Here is a figure (from the website of the Imperial College group that works on this) that illustrates what Chris wrote:

Higgs_bratio.jpg

The Higgs mass is the bottom. Locate 125 on this scale and "draw" a vertical there. Start at the top, and come down this vertical line. The curve reached is the red curve labeled bb_bar. This shows that the probable decay mode of a 125 Gev Higgs is a meson composed of bottom and anti-bottom quarks. The vertical coordinate where the vertical line iintersects the red curve gives the probability that Higgs decays into a bb_bar meson (which then itself decay). Keep coming down the vertical line. The dashed WW curve is crosses next (W bosons), and, again, the vertical location gives the probability the a 125 Higgs decays into W bosons. And so on for tau anti-tau pairs ("heavy electrons"), charmed mesons, gluons, etc. All of these things decay, so there is a "chain" that leads form what is observed to this chart. Also, the "background" has to be subtracted. Very complicated calculations.

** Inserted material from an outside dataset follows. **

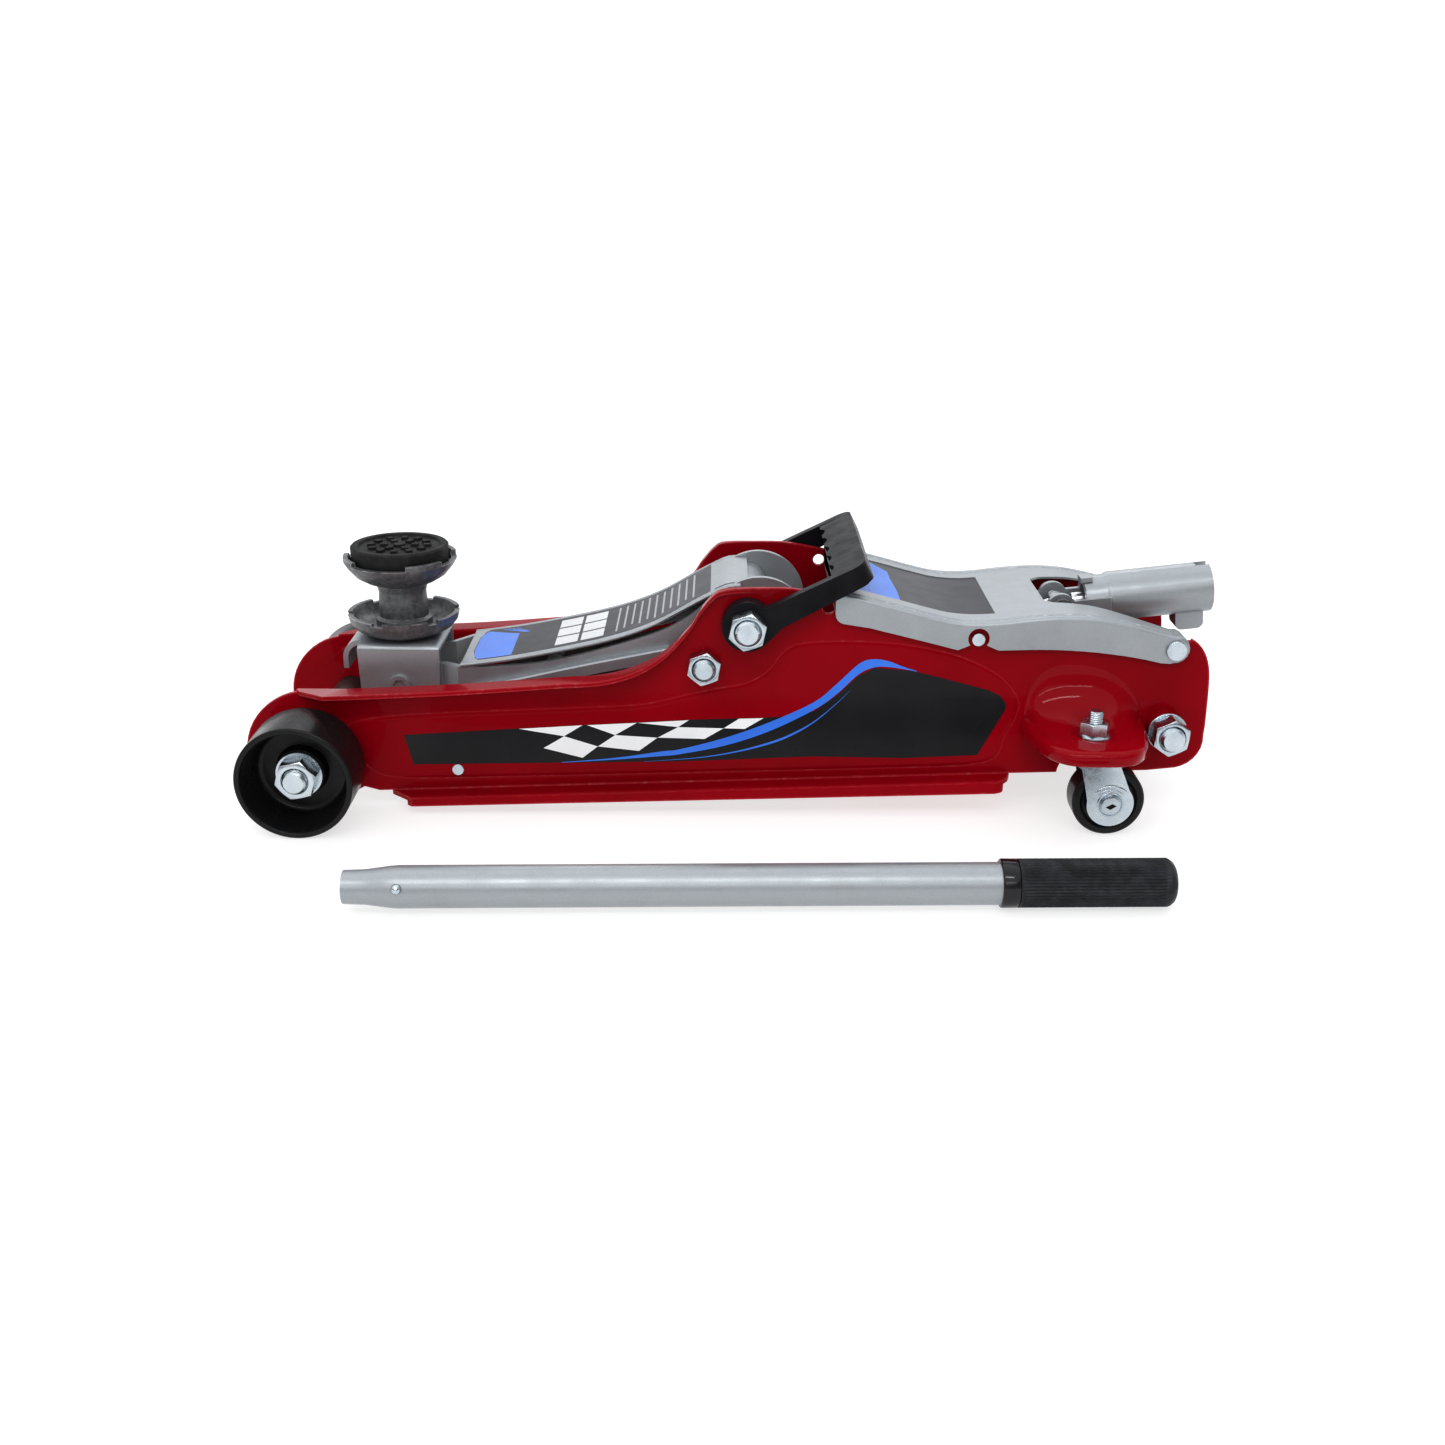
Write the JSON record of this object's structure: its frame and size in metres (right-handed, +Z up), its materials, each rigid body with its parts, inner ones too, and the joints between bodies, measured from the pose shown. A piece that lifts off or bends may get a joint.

If this chart at 125 is confirmed, then we have a 125 Gev standard model Higgs. If these probabilities aren't confirmed by statistics, then we have something more interesting! A few years ago, David Griffiths, in the second edition of his standard particle physics book, made the prediction "If the measurements disagree (as they probably will), then the Higgs sector is more interesting than the minimal standard contemplates."